Осмотрев стены моего кабинета, он делает, несомненно, деловое замечание:
– Что это у тебя за хрень на стенах развешана?
– Детские рисунки, – пожимаю я плечами.
– Не дурак, сам вижу, что детские рисунки. Я спрашиваю, зачем?
Ну, насчёт «не дурак» я бы, пожалуй, мог и поспорить.
– Для релаксации. А вы полагаете, надо сменить экспозиции, ну, например, на репродукции Сораямы или Босха?
– Босх – это же поповщина какая-то!
– Если вы имеете в виду религиозные сюжеты, то это, пожалуй, Доре, а Босх – это больше чертовщина всякая.
– Ну почему ты такой? Вечно выпендриваешься!
– Не знаю, мать таким родила, наверное.
– Это точно, без башни она тебя родила. Потому и сидишь до сих пор всего-навсего старшим опером. И поверь мне, пока я жив, большего тебе не светит!
– Никто судьбы своей не знает, ничто не вечно под луной… – с выражением цитирую я известную поэтическую строчку.
Хлопнув дверью, зам уходит. Зачем приходил? Видимо, хотел поздравить меня с раскрытием особо тяжкого преступления по горячим следам, но забыл или не смог. А может он в чем-то и прав, считая, что я родился без башни. А почему нет? Всякое может быть. А вообще история моего рождения, как гласит семейная легенда, такая.
Из воспоминаний матери Михалыча об истории его рождении
С момента, как с щелчком ножниц была отсечена пуповина и мокрый и наверняка обескураженный из темноты и уюта я вылез в самостоятельную жизнь, повёл я себя не как все нормальные дети. Сам-то я момент своего рождения помнить, конечно, не могу, но мама рассказывала, что, появившись на свет, я не стал орать как резаный а, солидно откашлявшись, уставился на окружающих, будто бы пытался их запомнить.

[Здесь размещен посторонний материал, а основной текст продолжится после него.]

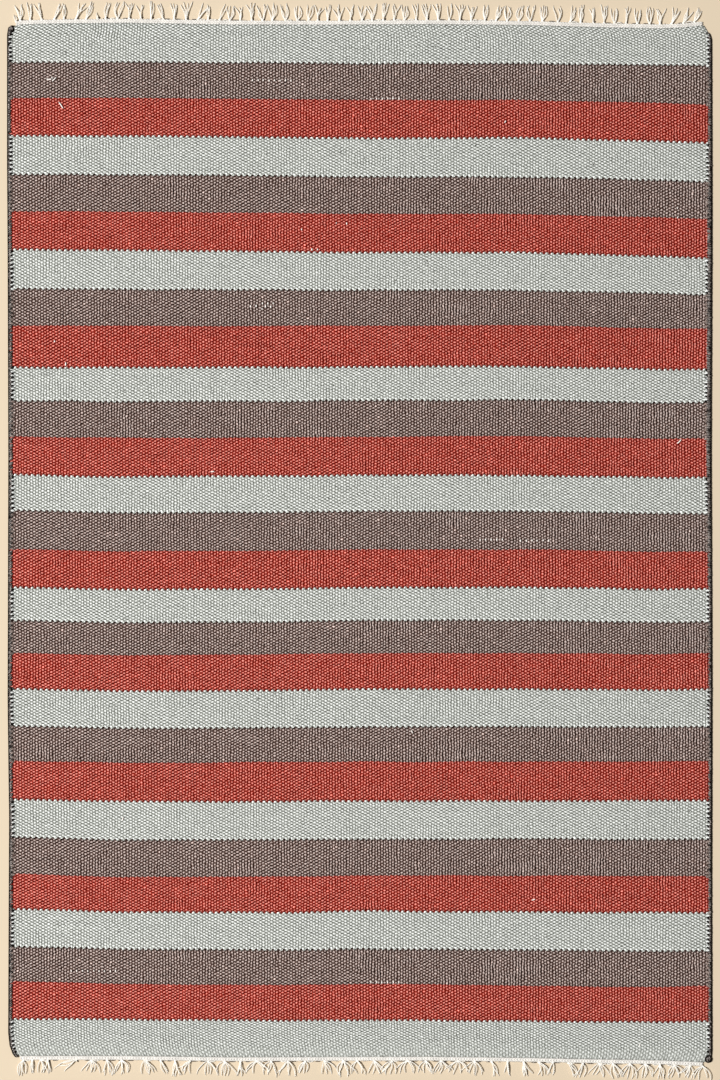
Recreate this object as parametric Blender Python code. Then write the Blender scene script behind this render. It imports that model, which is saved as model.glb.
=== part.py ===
"""Striped flatweave rug lying flat, face up.

Five pieces: the woven cloth, a wrapped yarn cord along each side, and at each end a twined
cotton band with the knotted warp fringe that grows out of it. All of them rest on Z = 0.
X runs across the rug, Y along it (the end with the closer tufts is at +Y), Z is up.
"""

import math
import random
from collections import namedtuple

import bmesh
import bpy
from mathutils import Vector

# Driving dimensions, in metres
RUG_WIDTH = 1.220
RUG_LENGTH = 1.868
CLOTH_THICK = 0.0042
CORD_WIDTH = 0.0068
CORD_HEIGHT = 0.0052
BAND_DEPTH = 0.0070
BAND_HEIGHT = 0.0046
STRAND_WIDTH = 0.0024
STRAND_HEIGHT = 0.0021
STRAND_LIFT = 0.0001
TOP_REACH = 0.0285
BOTTOM_REACH = 0.0254
KNOT_SIZE = 0.0042
FIT_GAP = 0.0003
WELD = 0.00001
MM = 0.001

# The outer edge of each end band, left to right, in millimetres. across: place over the
# width from the rug's middle; inset: how far in from the line of the fringe's tips.
EdgePlace = namedtuple("EdgePlace", "across inset")
TOP_EDGE = (
    EdgePlace(-597, 36.8),
    EdgePlace(-585, 33.6),
    EdgePlace(-519, 31.8),
    EdgePlace(-398, 30.8),
    EdgePlace(-225, 33.8),
    EdgePlace(-52, 34.1),
    EdgePlace(121, 33.0),
    EdgePlace(294, 34.8),
    EdgePlace(415, 38.4),
    EdgePlace(519, 40.6),
    EdgePlace(560, 38.8),
    EdgePlace(594, 35.2),
)
BOTTOM_EDGE = (
    EdgePlace(-589.8, 36.4),
    EdgePlace(-519, 36.7),
    EdgePlace(-398, 36.4),
    EdgePlace(-225, 34.2),
    EdgePlace(-52, 34.8),
    EdgePlace(121, 35.2),
    EdgePlace(294, 33.6),
    EdgePlace(415, 31.4),
    EdgePlace(519, 30.4),
    EdgePlace(595, 27.8),
)

# The middle line of each side cord, top end first. inset: in from the rug's side, in
# millimetres; along: from the rug's middle, in millimetres; size: the cord's thickness
# there as a share of its normal one.
CordPlace = namedtuple("CordPlace", "inset along size")
LEFT_CORD = (
    CordPlace(5.4, 892.4, 1.20),
    CordPlace(5.0, 884.0, 1.45),
    CordPlace(3.6, 874.0, 1.00),
    CordPlace(3.4, 500.0, 1.00),
    CordPlace(4.6, 150.0, 1.00),
    CordPlace(4.8, -250.0, 1.00),
    CordPlace(5.4, -600.0, 1.00),
    CordPlace(4.4, -850.0, 1.00),
    CordPlace(6.6, -872.0, 0.95),
    CordPlace(11.6, -886.0, 0.90),
    CordPlace(17.4, -893.4, 0.80),
)
RIGHT_CORD = (
    CordPlace(6.4, 878.0, 0.70),
    CordPlace(3.8, 868.0, 0.90),
    CordPlace(3.4, 500.0, 1.00),
    CordPlace(4.8, 150.0, 1.00),
    CordPlace(3.4, -250.0, 1.00),
    CordPlace(4.0, -600.0, 1.00),
    CordPlace(3.4, -880.0, 1.00),
    CordPlace(5.0, -887.5, 1.45),
    CordPlace(6.6, -894.5, 1.80),
    CordPlace(8.0, -901.0, 1.20),
)

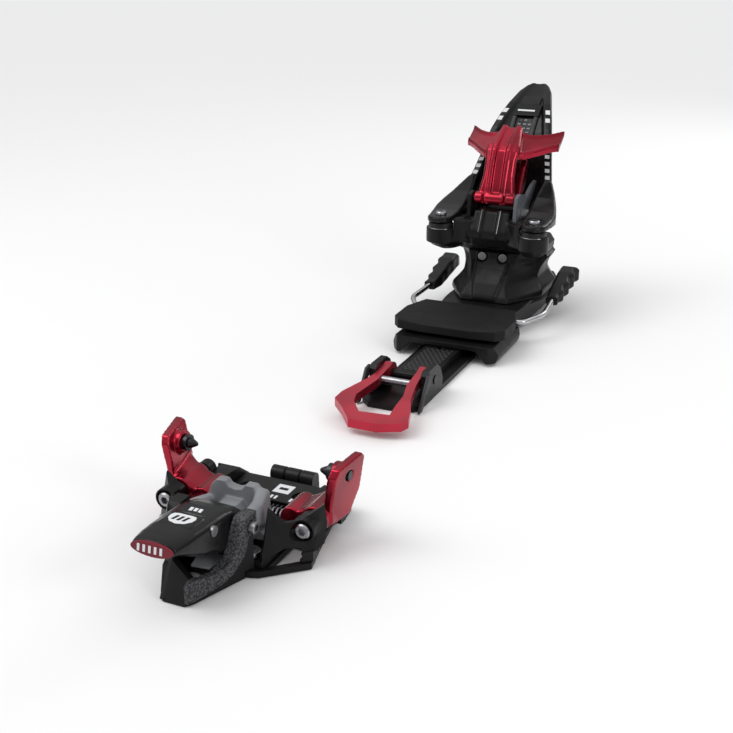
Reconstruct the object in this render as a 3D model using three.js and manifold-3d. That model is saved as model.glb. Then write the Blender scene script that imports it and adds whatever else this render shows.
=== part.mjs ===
// Touring binding: a pin toe piece and a sliding heel piece, screwed to the same ski.
// Millimetres. +X is across the ski, +Y runs from toe to heel, +Z is up.
// The origin is on the ski's surface, straight below the axis of the two toe pins.

import * as THREE from 'three';
import { mergeVertices } from 'three/addons/utils/BufferGeometryUtils.js';
import Module from 'manifold-3d';

const wasm = await Module();
wasm.setup();

// Driving dimensions.
const GAP = 0.3;

const PIN_HALF_GAP = 31;
const PIN_HEIGHT = 34.7;
const WING_PIVOT_X = 34.4;
const WING_PIVOT_Z = 17;
const TOE_AXLE_Y = -40;
const TOE_AXLE_Z = 24;
const BASE_TOP = 3;
const FLOOR_TOP = 6;

const TRACK_FRONT = 146;
const TRACK_REAR = 424;
const TRACK_RAIL_TOP = 8;
const TRACK_HALF_WIDTH = 18;
const MODE_AXLE_Y = 175;
const MODE_AXLE_Z = 11;
const LOOP_FRONT_Y = 107;
const LOOP_FRONT_Z = 6.3;

const CARRIAGE_TOP = 15;
const TURRET_Y = 362;
const TURRET_RADIUS = 24;
const BRAKE_AXLE_Y = 284;
const BRAKE_AXLE_Z = 14.6;
const PAD_TOP = 21.5;
const ROLLER_X = 33;
const ROLLER_Y = 316;
const ROLLER_RADIUS = 8.5;
const AID_AXLE_Y = 333;
const AID_AXLE_Z = 84;

// Materials: colour, roughness and metalness of each finish.
const FINISHES = {
  blackPlastic: [0x17181a, 0.5, 0.0],
  redMetal: [0xa81730, 0.3, 0.7],
  redPlastic: [0xa3182c, 0.45, 0.0],
  greyPlastic: [0x7b7e86, 0.5, 0.0],
  greyGrip: [0x4a4b50, 0.8, 0.0],
  steel: [0xb9b9b9, 0.25, 1.0],
  darkSteel: [0x2b2b2e, 0.3, 0.9],
  rubber: [0x1c1c1e, 0.75, 0.0],
};

function finish(name) {
  const [color, roughness, metalness] = FINISHES[name];
  return new THREE.MeshStandardMaterial({ color, roughness, metalness });
}

// ---- Solid helpers -------------------------------------------------------

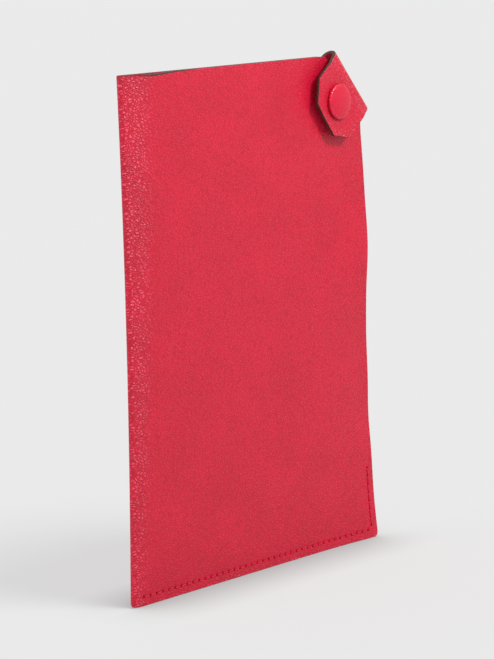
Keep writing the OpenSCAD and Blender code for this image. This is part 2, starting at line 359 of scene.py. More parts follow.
def drawn_in(path):
    """The leather's own edge, under the paint."""
    return path - outward(path) * PAINT_T


def case_edge():
    """The case's free edge, from the strap's root down the back, along the foot and over the
    front to the strap's root again, in flat coordinates."""
    root_lower, root_upper = (fold_point(0, strap_side(-QUARTER, k)) for k in (-1, 1))
    skewed = ACROSS_FOLD * math.cos(FOLD_TURN) + ALONG_FOLD * math.sin(FOLD_TURN)
    meets_side = root_lower - skewed * (root_lower[0] - FREE_X) / skewed[0]
    meets_mouth = root_upper - skewed * (root_upper[1] - CASE_H) / skewed[1]
    back = [(*root_lower, 0), (*meets_side, ROOT_R), (FREE_X, 0, FOOT_CORNER_R), (0, 0, 0)]
    lower = fold_point(-CUT_BACK, 0)
    to_side = lower + ALONG_FOLD * (FREE_X - lower[0]) / ALONG_FOLD[0]
    to_mouth = lower + ALONG_FOLD * (CASE_H - lower[1]) / ALONG_FOLD[1]
    front = [(0, 0, 0), (FREE_X, 0, FOOT_CORNER_R), (*to_side, CUT_R[0]),
             (*to_mouth, CUT_R[1]), (0, CASE_H, 0)]
    over = [(0, CASE_H, 0), (*meets_mouth, ROOT_R), (*root_upper, 0)]
    to_back, to_front, to_root = (
        [[to_flat(x, y), y] for x, y in stepped(rounded(corners), EDGE_STEP)]
        for to_flat, corners in ((flat_back, back), (flat_front, front), (flat_back, over)))
    foot = [(s, 0) for s in over_spine(to_back[-1][0], to_front[0][0])]
    mouth = [(s, CASE_H - MOUTH_DIP * math.exp(-((s - DIP_AT) / DIP_REACH) ** 2))
             for s in over_spine(to_front[-1][0], to_root[0][0])]
    return np.concatenate([to_back, foot, to_front, mouth, to_root])


NEAR_SPINE = 5  # the edges are divided finely this far from the spine
FINE_STEP = 0.25
COARSE_STEPS = 56


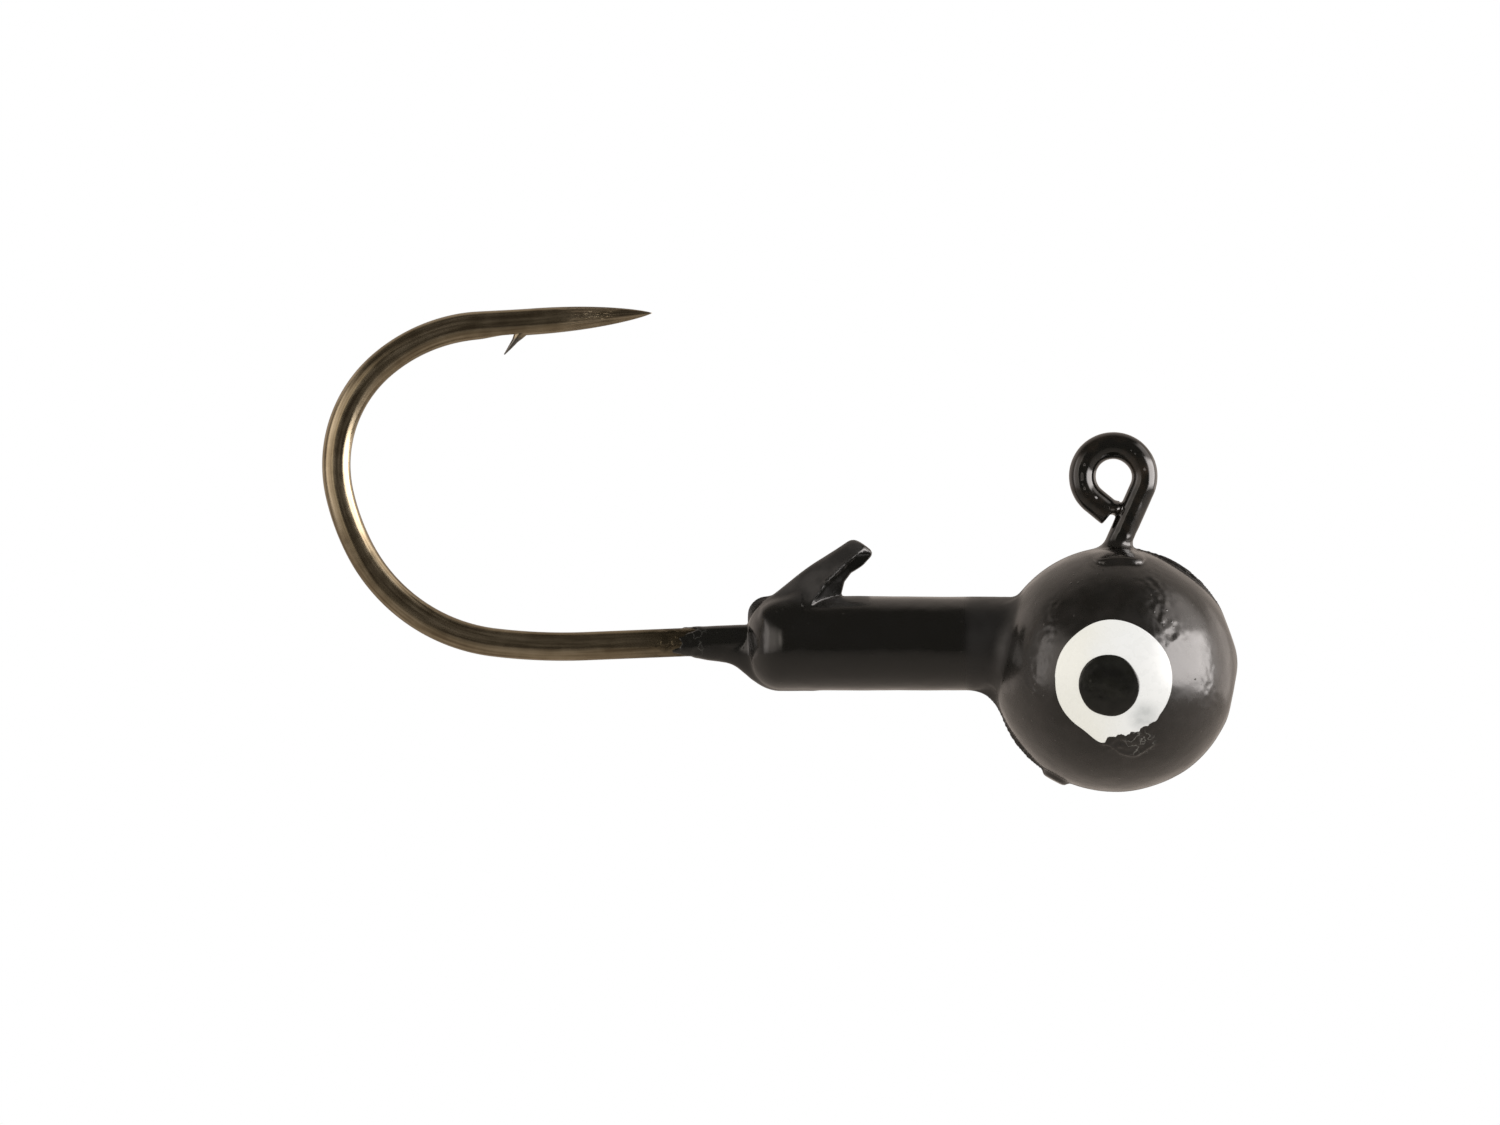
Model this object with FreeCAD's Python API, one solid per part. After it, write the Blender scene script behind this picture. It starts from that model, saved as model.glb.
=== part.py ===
"""A ball-head fishing jig: a lead head and collar cast on a forged hook, under black enamel.

Millimetres. The origin is the centre of the line eye, where the lure hangs from its line.
+X points out of the nose, +Z up from the head to the line eye, and the hook lies in the plane Y = 0.
"""

import FreeCAD
import Part
import math
import os

from FreeCAD import Rotation, Vector

Y_AXIS = Vector(0, 1, 0)

# ---- Driving dimensions -------------------------------------------------------------------------

# The casting and its enamel
BALL_DIAMETER = 10.0  # lead, under the enamel
HEAD_ENAMEL = 0.10  # film on the lead
BALL_DROP = 8.06  # ball centre below the line eye
BALL_AHEAD = 0.08  # and ahead of it
COLLAR_DIAMETER = 3.64  # lead
COLLAR_RISE = 1.09  # collar axis above the ball centre
COLLAR_REAR_X = -15.17
COLLAR_REAR_RADIUS = 1.30  # round the rear end

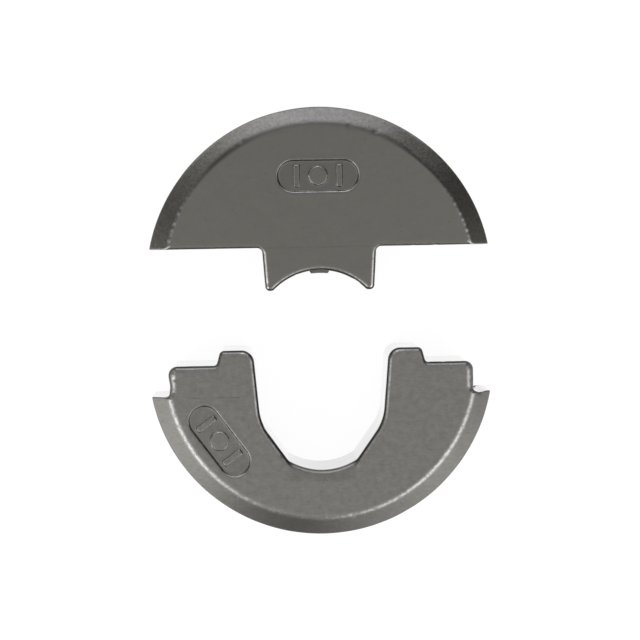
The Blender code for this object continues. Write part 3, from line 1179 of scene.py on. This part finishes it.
    def step_levels(self) -> Array:
        """Return the depths at which the rib's end rounds over."""
        over = np.radians(np.linspace(0.0, 90.0, self.rib_levels))
        steps = np.concatenate([[-self.rib_lead], 1.0 - np.cos(over)])
        return self.rib_setback + self.rib_round * steps

    def shape_rings(self, rings: Array, depth: Array) -> None:
        """Raise the rib from the top of the nest, between its two set-back ends.

        The rib stands out by its height, times a share that falls off over its leaning sides,
        times a share that a quarter circle lowers a little at its ends.
        """
        nearer = np.minimum(depth, self.thickness - depth)
        t = np.clip((nearer - self.rib_setback) / self.rib_round, 0.0, 1.0)
        rounded = 1.0 - self.rib_drop * (1.0 - np.sqrt(1.0 - (1.0 - t) ** 2))
        along = np.where(nearer < self.rib_setback, 0.0, rounded)
        half = self.rib_width / 2
        slope = self.rib_height * math.tan(self.rib_lean)
        x, y = rings[..., 0], rings[..., 1]
        crown = y < self.flat - self.web + self.edge_round + self.rib_height
        across = 1.0 - ease(np.abs(x), half - slope, half)
        rings[..., 1] -= np.where(crown, self.rib_height * across * along[:, None], 0.0)


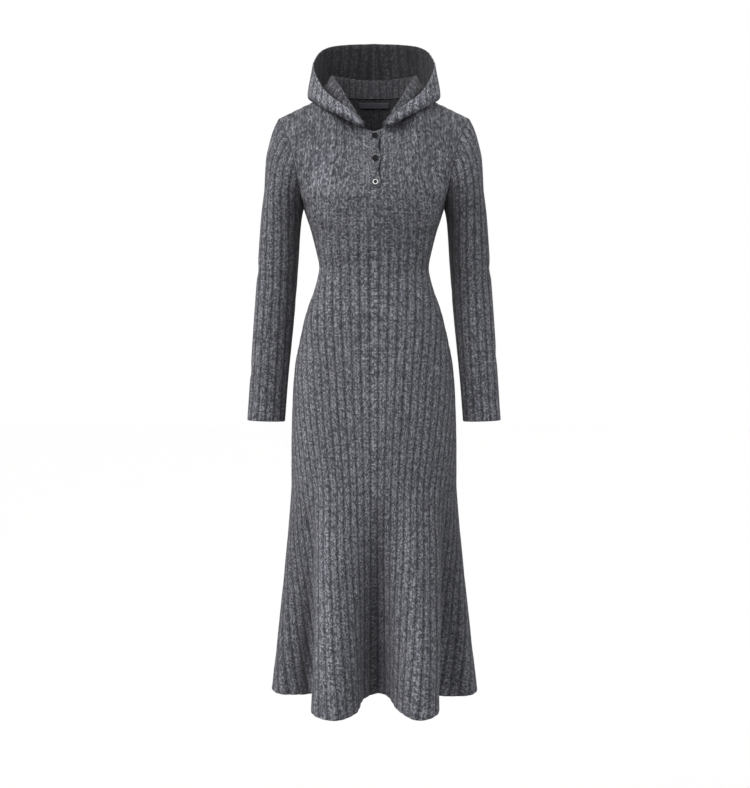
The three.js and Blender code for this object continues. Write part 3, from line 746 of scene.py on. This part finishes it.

Мама говорила, что на прихвостней Гиппократа этот произвело тягостное впечатление, и, воспользовавшись временной властью надо мной, они с азартом начали лупить меня по заднице ладошками, якобы чтобы узнать, немой я или нет. Со слов очевидицы этого варварства, моей матери, я всё равно не стал орать, хотя от их трогательной заботы врачей моя попа выглядела как перезрелый помидор. Повторно откашлявшись, я произнес звук типа «ну-ну». Окружающие восприняли это как банальное «агу», но по жопе лупить перестали.
Наутро, опять же со слов матери, медсёстры шушукались, что такого уникума (а в их интерпретации – урода) как я, надо ещё поискать, и при этом сокрушенно качали своими безмозглыми головами. К примеру, когда я проголодался, то не стал орать, как все, а, распеленавшись, дождался, когда медсестра наклонилась надо мной и, ухватив её за отворот халата, начал что было силы пыжиться, стараясь разодрать его, чтобы добраться до вожделенной груди. Зачем? Медсёстры утверждали, что двигал мною совсем даже не голод.